Michoacán (69.3% in)
MORENA-PT            41.27%
PRD-PRI-PAN          39.18%
PVEM                      5.55%
MC                         3.97%
PES                        3.32%

Somewhat closer than expected but MORENA-PT looks likely to win.


Nayarit (41.1% in)
MORENA-PVEM-PT-PANAL      50.30%
MC                                      20.80%
PAN-PRI-PRD                       16.01%
MLN                                     4.69% (local party)

Poor showing by ruling PAN


Nuevo León (50.0% in)
MC                                    36.87%
PRI-PRD                            27.68%
PAN                                  18.54%
MORENA-PVEM-PT-PANAL   13.83%

Inability for PRI-PRD and PAN to come together allowed MC to win


Querétaro (site is down but it is clear PAN have won)

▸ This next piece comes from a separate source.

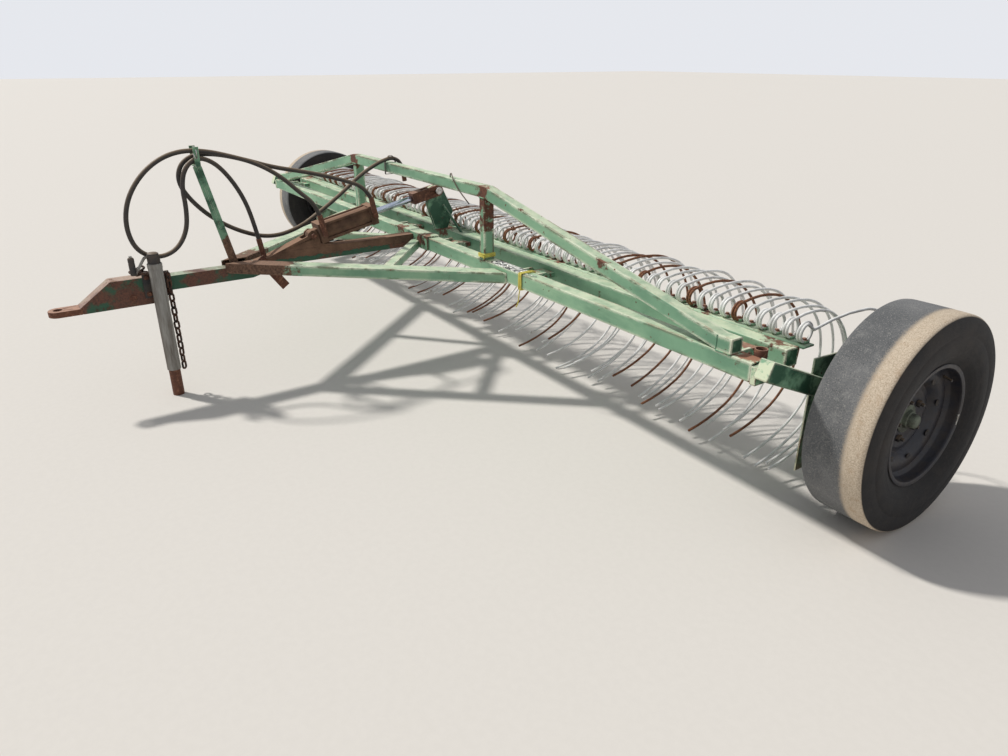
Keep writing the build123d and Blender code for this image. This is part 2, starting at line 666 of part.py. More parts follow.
crank_arm = bar_between((jack_x, jack_y - crank_start, crank_z), crank_end, crank_bar, crank_bar)
grip = Pos(crank_end[0], crank_end[1], crank_end[2] + grip_lift) * Cylinder(grip_radius, grip_tall)
crank = crank_arm + grip - jack_cap

# Hose holder, lock bar and safety chain
holder_foot = (holder_x, holder_foot_y, tongue_low_top - holder_thick)
hose_holder = bar_between(holder_foot, (holder_x, holder_top_y, holder_top_z), holder_wide, holder_thick)
fork_y0, fork_y1 = holder_top_y - fork_long / 2, holder_top_y + fork_long / 2
hose_holder += block(holder_x - fork_half, holder_x + fork_half, fork_y0, fork_y1, holder_top_z,
                     holder_top_z + fork_sheet)
for x in (holder_x - fork_half, holder_x + fork_half - fork_sheet):
    hose_holder += block(x, x + fork_sheet, fork_y0, fork_y1, holder_top_z, fork_top)
hose_holder -= tongue_solid
lock_x = tongue_half + lock_thick
lock_bar = side_sheet(band(lock_line, lock_half), lock_x, lock_x + lock_thick)
lock_bar += block(tongue_half, lock_x, *lock_spacer)


def chain_link(z_top, turned):
    """One flat-sided link that hangs from z_top, in the XZ plane or turned into the YZ plane."""
    def corners(inset, cut):
        w, top, low, c = link_wide / 2 - inset, -inset, inset - link_long, cut
        return [(c - w, top), (w - c, top), (w, top - c), (w, low + c), (w - c, low), (c - w, low),
                (-w, low + c), (-w, top - c)]

    link = front_sheet(corners(0, link_corner), -link_wire / 2, link_wire / 2)
    link -= front_sheet(corners(link_wire, link_corner / 3), -link_wire / 2, link_wire / 2)
    return Pos(jack_x - chain_inset, chain_y, z_top) * Rot(0, 0, 90 if turned else 0) * link


link_step = link_long - 2 * link_wire + link_slack
chain = [chain_link(chain_top - i * link_step, i % 2) for i in range(chain_links)]
chain_pin_z = chain_top - link_wire - chain_pin_radius + link_slack / 4
chain_pin = rod_along_x(jack_plate_x + jack_plate_thick, jack_x, chain_y, chain_pin_z, chain_pin_radius)
safety_chain = chain[0].fuse(*chain[1:], chain_pin)


def hose_tube(points):
    """A hose along its points, each corner an arc as large as its runs allow."""
    runs = [b - a for a, b in zip(points, points[1:])]
    radii = [hose_arc_share * min(a.length, b.length) / tan(radians(a.get_angle(b)) / 2)
             for a, b in zip(runs, runs[1:])]
    path = FilletPolyline(*points, radius=radii)
    tube = sweep(Plane(origin=points[0], z_dir=runs[0]) * Circle(hose_radius), path=path)
    share = tube.volume / (pi * hose_radius ** 2 * path.length)
    print("hose: length %.0f, volume %.4f of its section times its length, longest run %.0f, radii"
          % (path.length, share, max(run.length for run in runs)), " ".join("%.0f" % r for r in radii))
    return tube


def port_top(u, rise):
    """A point on a port's axis, at a height above the cylinder's own axis."""
    return Vector(port_x, *on_cylinder(u, rise))


hoses = []
for u, route in ((base_port_u, base_hose_route), (rod_port_u, rod_hose_route)):
    start = [port_top(u, ferrule_top), port_top(u, ferrule_top + hose_start_run)]
    hoses.append((hose_tube(start + [Vector(*p) for p in route]), Vector(*route[-2]), Vector(*route[-1])))
(base_hose, base_near, base_end), (rod_hose, rod_near, rod_end) = hoses
tongue_coupler = rod_between(tuple(base_end), tuple(
    base_end + (base_end - base_near).normalized() * tongue_coupler_long), coupler_radius) - tongue_solid
chord_coupler = rod_between(tuple(rod_end), tuple(
    rod_end + (rod_end - rod_near).normalized() * chord_coupler_long), coupler_radius)

# Files, one per node
beam_front_y = ((axle_y + tyre_radius) + hitch_tip_y) / -2
gang_names = ["tine_gang_%d" % (g + 1) for g in range(gang_count)]
nodes = {
    "front_beam": [front_beam],
    "truss_chord": [truss_chord],
    "truss_posts": truss_posts,
    "saddle_plate": [saddle_plate],
    "tongue_tube": [tongue_tube],
    "tongue_head": [tongue_head],
    "hitch_plate": [hitch_plate],
    "long_braces": long_braces,
    "short_braces": short_braces,
    "cylinder_bracket": [cylinder_bracket],
    "cylinder_base_pin": [base_pin_bar],
    "hinge_lugs": hinge_lugs,
    "wheel_arms": wheel_arms,
    "arm_mounts": arm_mounts,
    "spindles": spindles,
    "side_shields": side_shields,
    "end_sleeves": end_sleeves,
    "hose_holder": [hose_holder],
    "lock_bar": [lock_bar],
    "base_hose": [base_hose],
    "base_hose_coupler": [tongue_coupler],
    "rod_hose": [rod_hose],
    "rod_hose_coupler": [chord_coupler],
    "safety_chain": [safety_chain],
    "jack_plate": [jack_plate],
    "jack_tube": [jack_tube],
    "jack_cap": [jack_cap],
    "jack_crank": [crank],
    "jack_leg": [jack_leg],
    "tine_tube": [tine_tube],
    "lever_plate": [lever_plate],
    "hinge_ears": hinge_ears,
    "cylinder_barrel": [along(cylinder_barrel)],
    "cylinder_base_head": [along(base_head)],
    "cylinder_rod_head": [along(rod_head)],
    "cylinder_ports": [along(p) for p in cylinder_ports],
    "cylinder_tie_rods": [along(t) for t in tie_rods],
    "piston_rod": [along(piston_rod)],
    "rod_clevis": [along(rod_clevis)],
    "eye_pin_ends": [along(p) for p in eye_pin_ends],
    "eye_pin_middle": [eye_pin_middle],
    "tyre_right": [tyre],
    "rim_right": [rim],
    "hub_right": [hub],
    "tyre_left": [mirror(tyre, about=Plane.YZ)],
    "rim_left": [mirror(rim, about=Plane.YZ)],
    "hub_left": [mirror(hub, about=Plane.YZ)],
}
nodes.update({name: [gang] for name, gang in zip(gang_names, tine_gangs)})

os.makedirs("parts", exist_ok=True)
to_origin = Pos(0, beam_front_y, 0)
for name, pieces in nodes.items():
    solids = [s for piece in pieces for s in (to_origin * piece).solids()]
    export_step(solids[0] if len(solids) == 1 else Compound(solids), "parts/%s.step" % name)
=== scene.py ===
import random
from math import ceil, cos, pi, radians, sin

import bpy
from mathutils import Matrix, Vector


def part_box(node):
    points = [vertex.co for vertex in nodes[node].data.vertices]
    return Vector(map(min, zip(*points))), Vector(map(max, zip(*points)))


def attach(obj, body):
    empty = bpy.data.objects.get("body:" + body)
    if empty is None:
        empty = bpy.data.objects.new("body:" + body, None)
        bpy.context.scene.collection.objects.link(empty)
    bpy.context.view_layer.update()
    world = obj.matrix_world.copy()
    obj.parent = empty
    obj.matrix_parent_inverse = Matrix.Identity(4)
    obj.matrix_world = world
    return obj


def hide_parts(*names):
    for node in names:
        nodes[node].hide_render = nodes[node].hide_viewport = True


# A trailed hydraulic dump rake, dressed around its fixed frame. Metres, +X right, +Y rear, +Z up.
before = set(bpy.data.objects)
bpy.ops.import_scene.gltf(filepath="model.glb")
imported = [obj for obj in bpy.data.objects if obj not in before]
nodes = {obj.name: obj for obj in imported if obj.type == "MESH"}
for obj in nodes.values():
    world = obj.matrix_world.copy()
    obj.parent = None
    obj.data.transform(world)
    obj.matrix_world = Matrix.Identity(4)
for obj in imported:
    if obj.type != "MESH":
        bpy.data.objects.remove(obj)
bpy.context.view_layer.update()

# Camera at the photograph's place
camera_place = (3.490, -1.347, 1.429)
camera_turn = (66.508, -0.058, 55.916)
camera_lens = 26.41

# Places read from the frame
beam_low, beam_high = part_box("front_beam")
chord_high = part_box("truss_chord")[1]
head_low, head_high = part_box("tongue_head")
tine_tube_low, tine_tube_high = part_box("tine_tube")
tyre_low, tyre_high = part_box("tyre_right")
jack_low, jack_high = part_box("jack_tube")
cap_low, cap_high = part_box("jack_cap")
crank_low, crank_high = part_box("jack_crank")
plate_low, plate_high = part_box("jack_plate")
chain_low, chain_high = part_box("safety_chain")
front_y = beam_low.y
beam_top = beam_high.z
tyre_radius = (tyre_high.z - tyre_low.z) / 2
axle_y = (tyre_low.y + tyre_high.y) / 2
axle_z = (tyre_low.z + tyre_high.z) / 2
wheel_x = (tyre_low.x + tyre_high.x) / 2
jack_x = (jack_low.x + jack_high.x) / 2
jack_y = (jack_low.y + jack_high.y) / 2
up = Vector((0, 0, 1))

# Sizes that the frame doesn't give
tube_corner = 0.004
tube_size = 0.0508
hose_radius = 0.010
wire_radius = 0.0052
coil_radius = 0.03225
coil_turns = 1.5
coil_pitch = 0.0114
tine_reach = 2.17875
tines_per_gang = 14
gang_count = 6
strip_thick = 0.006
strip_wide = 0.056
coil_past_strip = 0.010
clamp_half = 0.011
clamp_front = 0.012
clamp_rear = 0.014
lowest_tip = 0.02
# The hoop's bends: radius, and the heading in degrees at its end (90 is up, 0 to the rear)
hoop_start_heading = 12.0
hoop_bends = [(0.480, -12.0), (0.290, -150.0), (0.656, -170.0)]
sprung_start_heading = 13.0
sprung_bends = [(0.900, -5.0), (0.240, -150.0), (0.500, -162.0)]
post_inner, post_outer = 0.672, 0.710
fork_y = -1.024
tyre_steps, rim_steps, hub_steps = 144, 96, 48
wheel_nuts = 5
nut_circle = 0.0680
rim_rivets = 8
chain_wire = 0.0048
link_long = 0.046
link_wide = 0.030
link_step = 0.032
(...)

San Luis Potosí (25.4% in)
PVEM-PT                   36.40%
PAN-PRI-PRD            34.26%
MORENA                   11.70%
RSP                            8.45%

PVEM-PT ahead which could change.  Anti-MORENA sentiment is strong here so the ruse of running PVEM-PT separately seems to be working for now


Sinaloa (28.5% in)
MORENA-PAS            55.98%
PRI-PAN-PRD            34.17%

PAS is a local party


Sonora (38.1% in)

MORENA-PVEM-PT-PANAL   51.28%
PRI-PAN-PRD                    37.37%
MC                                    4.48%


Tlaxcala (11.8% in)
MORENA-PVEM-PT-PANAL-PES    47.93%
PRI-PAN-PRD                            37.74%
RSP                                          5.93%


Zacatecas (64.3% in)
MORENA-PVEM-PT-PANAL         48.50%
PRI-PAN-PRD                           37.69%
MC                                          3.19%


Overall the PAN-PRI alliance did not work.  Where it could have made a difference (Nuevo León) they failed to form an alliance and where they formed an alliance it was not good enough to win.  If they come from behind in San Luis Potosí to win they that would be the only state where PAN-PRI alliance would have made a difference.  Same with Michoacán  where if PRD-PRI-PAN does come from behind to win then the grand alliance would have made a difference.